#### OBJECTIVE:
Print the data exactly as it is given, please.
"""
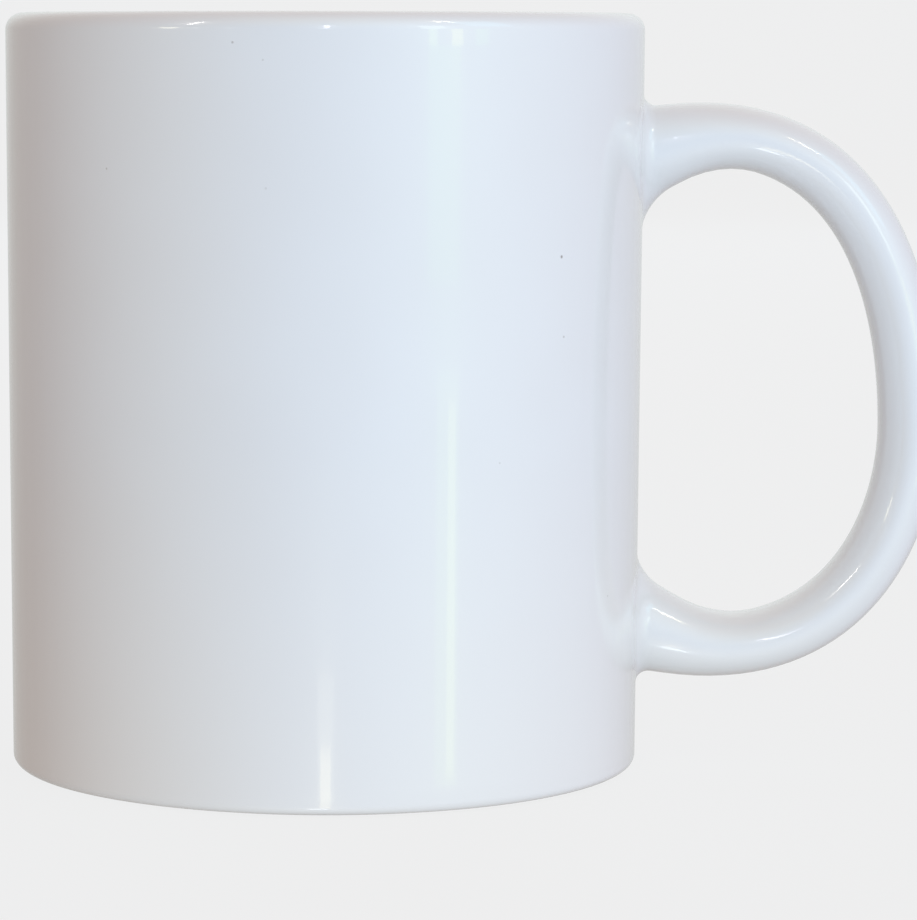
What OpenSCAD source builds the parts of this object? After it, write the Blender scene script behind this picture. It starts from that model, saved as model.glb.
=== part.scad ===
// Plain white ceramic mug with a C-shaped loop handle, a blank for heat-transfer printing.
// Millimetres. The origin is on the cup's axis, on the plane that the mug stands on.
// +Z is up and +X points from the axis through the handle.
// The clay parts are drawn under a coat of glaze, so every outside size is taken over the glaze.

/* [Cup] */
// Height from the table to the top of the lip
mug_height = 97.2; // [88:0.1:120]
// Outside diameter at the lip
rim_d = 82; // [68:0.1:99]
// How much smaller the outside diameter is at the foot
taper = 0.9; // [0:0.1:4]
// Thickness of the clay wall
wall = 3.8; // [2.5:0.1:6]
// Thickness of the clay floor
floor_t = 5.2; // [3.5:0.1:9]
// Radius of the hollow corner between the inside wall and the floor
inside_round = 8; // [3:0.5:15]

/* [Foot] */
// Width of the bare ring that the mug stands on
foot_ring_w = 4; // [2:0.5:8]
// Distance from the outside of the cup in to the bare ring
foot_inset = 3; // [2:0.5:6]
// How far the bare ring stands down from the clay underside
foot_stand = 0.7; // [0.5:0.1:2]
// Radius of the outside bottom corner of the clay
foot_round = 0.9; // [0.4:0.1:3]
// Depth of the recess inside the ring
recess_depth = 1.8; // [1:0.1:4]
// Radius of the hollow corner in the recess
recess_round = 1; // [0.5:0.1:1.5]

/* [Glaze] */
// Thickness of every coat of glaze
glaze = 0.3; // [0.2:0.05:0.4]
// How far the glaze stops short of the standing plane and of the bare ring
glaze_stop = 0.3; // [0.1:0.1:0.4]

/* [Handle] */
// Width of the handle, across the loop
handle_w = 12; // [8:0.5:20]
// Thickness of the handle, in the plane of the loop
handle_t = 8; // [6:0.1:14]
// Distance from the wall out to the handle's centre line where it is furthest
handle_reach = 34.9; // [29:0.1:45]
// Height of the furthest point of the loop
handle_belly = 44; // [40:0.5:52]
// Distance from the top of the lip down to the centre of the upper joint
upper_root_drop = 16.1; // [14:0.1:22]
// Height of the centre of the lower joint
lower_root_rise = 16.3; // [13:0.1:22]
// Rise of the handle for each millimetre out from the upper joint
upper_slope = 0.19; // [0:0.01:0.3]
// Fall of the handle for each millimetre out from the lower joint
lower_slope = 0.22; // [0:0.01:0.3]
// How strongly the upper half runs straight out before it turns down
upper_pull = 30.8; // [20:0.1:36]
// How strongly the lower half runs straight out before it turns up
lower_pull = 26.5; // [20:0.1:36]
// Length of the straighter stretch on each side of the furthest point
belly_pull = 13.5; // [8:0.1:20]
// Extra thickness at the joints, towards the inside of the loop
root_flare = 4.0; // [0:0.1:7]
// Distance from the wall over which that extra thickness fades out
flare_len = 16.4; // [8:0.1:22]

/* [Slip] */
// Thickness of the layer of slip between the handle and the wall
slip_t = 0.5; // [0.3:0.1:1]
// Radius of the hollow fillet of slip round each joint
slip_round = 2.2; // [1:0.1:3]

/* [Hidden] */

clay_colour = [0.88, 0.85, 0.80];
slip_colour = [0.82, 0.78, 0.72];
glaze_colour = [0.93, 0.95, 0.97];

turn_fn = 192;         // facets of a full turn, where a preview needs them
corner_steps = 8;      // chords in a quarter-round corner
lip_steps = 12;        // chords in each half of the lip
sides = 24;            // points round the handle
half_stations = 22;    // stations along each half of the handle
fillet_steps = 4;      // chords across a slip fillet
seat_allowance = 1.23; // seat_gap times the cup's radius: flat facets stray more from a tighter curve
window_margin = 0.5;   // distance from the slip fillet out to the edge of the glaze window
disc_shares = [0.1, 0.4, 0.7, 1];   // sizes of the rings that close an end against the wall

// Cup
rim_r = rim_d / 2;
foot_r = rim_r - taper / 2;
inner_r = rim_r - glaze - wall;
lip_r = wall / 2;
lip_x = inner_r + lip_r;
lip_z = mug_height - glaze - lip_r;
corner_x = foot_r - glaze - foot_round;
corner_z = foot_stand + foot_round;
floor_z = recess_depth + floor_t;
ring_out_r = foot_r - foot_inset;
ring_in_r = ring_out_r - foot_ring_w;
lean = (rim_r - foot_r) / (lip_z - corner_z);    // growth of the radius with height
seat_gap = seat_allowance / rim_r;    // space between the slip and the wall, and between slip and handle

// Handle
upper_root_z = mug_height - upper_root_drop;
belly_x = rim_r + handle_reach;
upper_curve = [[rim_r, upper_root_z],
               [rim_r + upper_pull, upper_root_z + upper_slope * upper_pull],
               [belly_x, handle_belly + belly_pull],
               [belly_x, handle_belly]];
lower_curve = [[belly_x, handle_belly],
               [belly_x, handle_belly - belly_pull],
               [rim_r + lower_pull, lower_root_rise - lower_slope * lower_pull],
               [rim_r, lower_root_rise]];
root_clear = slip_round + 1.6;             // path length that each joint takes up at the wall
upper_start = root_clear / (3 * upper_pull);
lower_start = root_clear / (3 * lower_pull);
probe = 0.01;                              // step along a curve that gives its direction

// ---- Cup outlines: each line runs along the clay, moved out by g ----

function arc(centre, r, from, to, steps) =
    [for (i = [0:steps]) let (a = from + (to - from) * i / steps) centre + r * [cos(a), sin(a)]];

function reversed(list) = [for (i = [len(list) - 1:-1:0]) list[i]];

// Outside radius of the glazed wall at height z
function wall_r(z) = foot_r + lean * (z - corner_z);

function outside_line(g, start_x) = concat(
    [[start_x, foot_stand - g]],
    arc([corner_x, corner_z], foot_round + g, -90, 0, corner_steps),
    arc([lip_x, lip_z], lip_r + g, 0, 90, lip_steps));

function inside_line(g) = concat(
    arc([lip_x, lip_z], lip_r + g, 90, 180, lip_steps),
    arc([inner_r - inside_round, floor_z + inside_round], inside_round - g, 0, -90, corner_steps),
    [[0, floor_z + g]]);

function recess_line(g, end_z) = concat(
    [[0, recess_depth - g]],
    arc([ring_in_r - recess_round, recess_depth - recess_round], recess_round - g, 90, 0, corner_steps),
    [[ring_in_r - g, end_z]]);

// A coat of glaze is the band between a line on the clay and the same line moved out
module coat(on_clay, moved_out) {
    rotate_extrude($fn = turn_fn) polygon(concat(moved_out, reversed(on_clay)));
}

// ---- Handle: rings of points round a curved centre line ----

function bezier(p, u) =
    pow(1 - u, 3) * p[0] + 3 * u * pow(1 - u, 2) * p[1] + 3 * u * u * (1 - u) * p[2] + pow(u, 3) * p[3];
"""
#### FINISHED EXERCISE:
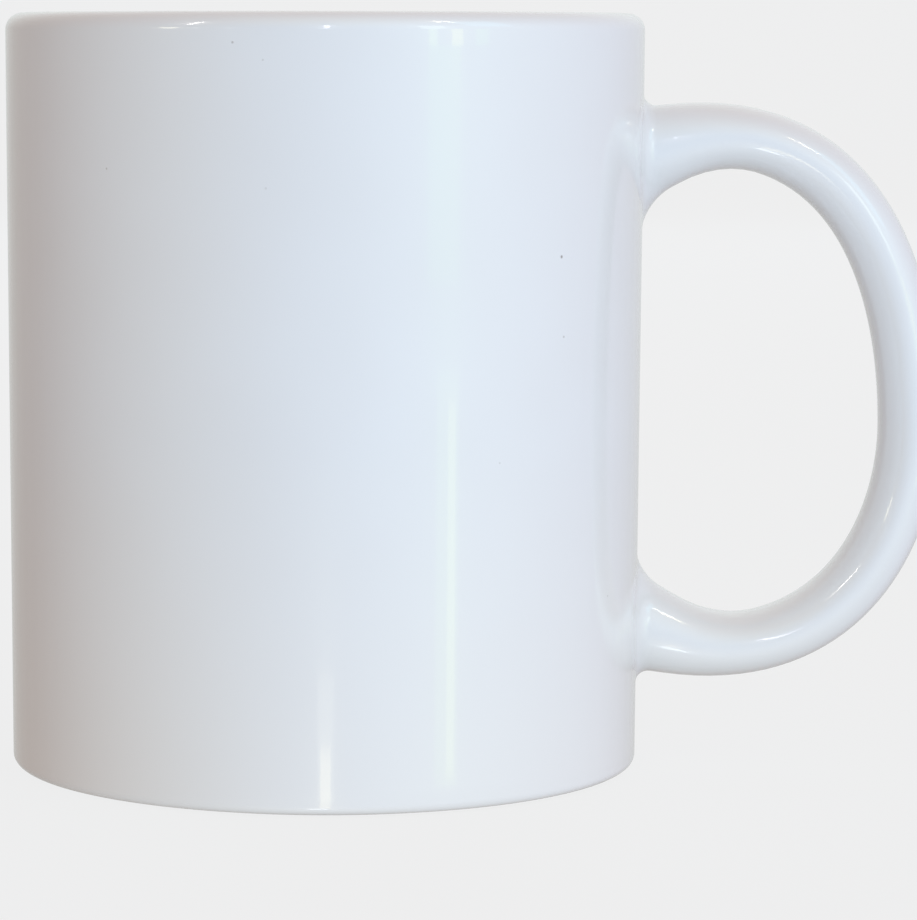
What OpenSCAD source builds the parts of this object? After it, write the Blender scene script behind this picture. It starts from that model, saved as model.glb.
=== part.scad ===
// Plain white ceramic mug with a C-shaped loop handle, a blank for heat-transfer printing.
// Millimetres. The origin is on the cup's axis, on the plane that the mug stands on.
// +Z is up and +X points from the axis through the handle.
// The clay parts are drawn under a coat of glaze, so every outside size is taken over the glaze.

/* [Cup] */
// Height from the table to the top of the lip
mug_height = 97.2; // [88:0.1:120]
// Outside diameter at the lip
rim_d = 82; // [68:0.1:99]
// How much smaller the outside diameter is at the foot
taper = 0.9; // [0:0.1:4]
// Thickness of the clay wall
wall = 3.8; // [2.5:0.1:6]
// Thickness of the clay floor
floor_t = 5.2; // [3.5:0.1:9]
// Radius of the hollow corner between the inside wall and the floor
inside_round = 8; // [3:0.5:15]

/* [Foot] */
// Width of the bare ring that the mug stands on
foot_ring_w = 4; // [2:0.5:8]
// Distance from the outside of the cup in to the bare ring
foot_inset = 3; // [2:0.5:6]
// How far the bare ring stands down from the clay underside
foot_stand = 0.7; // [0.5:0.1:2]
// Radius of the outside bottom corner of the clay
foot_round = 0.9; // [0.4:0.1:3]
// Depth of the recess inside the ring
recess_depth = 1.8; // [1:0.1:4]
// Radius of the hollow corner in the recess
recess_round = 1; // [0.5:0.1:1.5]

/* [Glaze] */
// Thickness of every coat of glaze
glaze = 0.3; // [0.2:0.05:0.4]
// How far the glaze stops short of the standing plane and of the bare ring
glaze_stop = 0.3; // [0.1:0.1:0.4]

/* [Handle] */
// Width of the handle, across the loop
handle_w = 12; // [8:0.5:20]
// Thickness of the handle, in the plane of the loop
handle_t = 8; // [6:0.1:14]
// Distance from the wall out to the handle's centre line where it is furthest
handle_reach = 34.9; // [29:0.1:45]
// Height of the furthest point of the loop
handle_belly = 44; // [40:0.5:52]
// Distance from the top of the lip down to the centre of the upper joint
upper_root_drop = 16.1; // [14:0.1:22]
// Height of the centre of the lower joint
lower_root_rise = 16.3; // [13:0.1:22]
// Rise of the handle for each millimetre out from the upper joint
upper_slope = 0.19; // [0:0.01:0.3]
// Fall of the handle for each millimetre out from the lower joint
lower_slope = 0.22; // [0:0.01:0.3]
// How strongly the upper half runs straight out before it turns down
upper_pull = 30.8; // [20:0.1:36]
// How strongly the lower half runs straight out before it turns up
lower_pull = 26.5; // [20:0.1:36]
// Length of the straighter stretch on each side of the furthest point
belly_pull = 13.5; // [8:0.1:20]
// Extra thickness at the joints, towards the inside of the loop
root_flare = 4.0; // [0:0.1:7]
// Distance from the wall over which that extra thickness fades out
flare_len = 16.4; // [8:0.1:22]

/* [Slip] */
// Thickness of the layer of slip between the handle and the wall
slip_t = 0.5; // [0.3:0.1:1]
// Radius of the hollow fillet of slip round each joint
slip_round = 2.2; // [1:0.1:3]

/* [Hidden] */

clay_colour = [0.88, 0.85, 0.80];
slip_colour = [0.82, 0.78, 0.72];
glaze_colour = [0.93, 0.95, 0.97];

turn_fn = 192;         // facets of a full turn, where a preview needs them
corner_steps = 8;      // chords in a quarter-round corner
lip_steps = 12;        // chords in each half of the lip
sides = 24;            // points round the handle
half_stations = 22;    // stations along each half of the handle
fillet_steps = 4;      // chords across a slip fillet
seat_allowance = 1.23; // seat_gap times the cup's radius: flat facets stray more from a tighter curve
window_margin = 0.5;   // distance from the slip fillet out to the edge of the glaze window
disc_shares = [0.1, 0.4, 0.7, 1];   // sizes of the rings that close an end against the wall

// Cup
rim_r = rim_d / 2;
foot_r = rim_r - taper / 2;
inner_r = rim_r - glaze - wall;
lip_r = wall / 2;
lip_x = inner_r + lip_r;
lip_z = mug_height - glaze - lip_r;
corner_x = foot_r - glaze - foot_round;
corner_z = foot_stand + foot_round;
floor_z = recess_depth + floor_t;
ring_out_r = foot_r - foot_inset;
ring_in_r = ring_out_r - foot_ring_w;
lean = (rim_r - foot_r) / (lip_z - corner_z);    // growth of the radius with height
seat_gap = seat_allowance / rim_r;    // space between the slip and the wall, and between slip and handle

// Handle
upper_root_z = mug_height - upper_root_drop;
belly_x = rim_r + handle_reach;
upper_curve = [[rim_r, upper_root_z],
               [rim_r + upper_pull, upper_root_z + upper_slope * upper_pull],
               [belly_x, handle_belly + belly_pull],
               [belly_x, handle_belly]];
lower_curve = [[belly_x, handle_belly],
               [belly_x, handle_belly - belly_pull],
               [rim_r + lower_pull, lower_root_rise - lower_slope * lower_pull],
               [rim_r, lower_root_rise]];
root_clear = slip_round + 1.6;             // path length that each joint takes up at the wall
upper_start = root_clear / (3 * upper_pull);
lower_start = root_clear / (3 * lower_pull);
probe = 0.01;                              // step along a curve that gives its direction

// ---- Cup outlines: each line runs along the clay, moved out by g ----

function arc(centre, r, from, to, steps) =
    [for (i = [0:steps]) let (a = from + (to - from) * i / steps) centre + r * [cos(a), sin(a)]];

function reversed(list) = [for (i = [len(list) - 1:-1:0]) list[i]];

// Outside radius of the glazed wall at height z
function wall_r(z) = foot_r + lean * (z - corner_z);

function outside_line(g, start_x) = concat(
    [[start_x, foot_stand - g]],
    arc([corner_x, corner_z], foot_round + g, -90, 0, corner_steps),
    arc([lip_x, lip_z], lip_r + g, 0, 90, lip_steps));

function inside_line(g) = concat(
    arc([lip_x, lip_z], lip_r + g, 90, 180, lip_steps),
    arc([inner_r - inside_round, floor_z + inside_round], inside_round - g, 0, -90, corner_steps),
    [[0, floor_z + g]]);

function recess_line(g, end_z) = concat(
    [[0, recess_depth - g]],
    arc([ring_in_r - recess_round, recess_depth - recess_round], recess_round - g, 90, 0, corner_steps),
    [[ring_in_r - g, end_z]]);

// A coat of glaze is the band between a line on the clay and the same line moved out
module coat(on_clay, moved_out) {
    rotate_extrude($fn = turn_fn) polygon(concat(moved_out, reversed(on_clay)));
}

// ---- Handle: rings of points round a curved centre line ----

function bezier(p, u) =
    pow(1 - u, 3) * p[0] + 3 * u * pow(1 - u, 2) * p[1] + 3 * u * u * (1 - u) * p[2] + pow(u, 3) * p[3];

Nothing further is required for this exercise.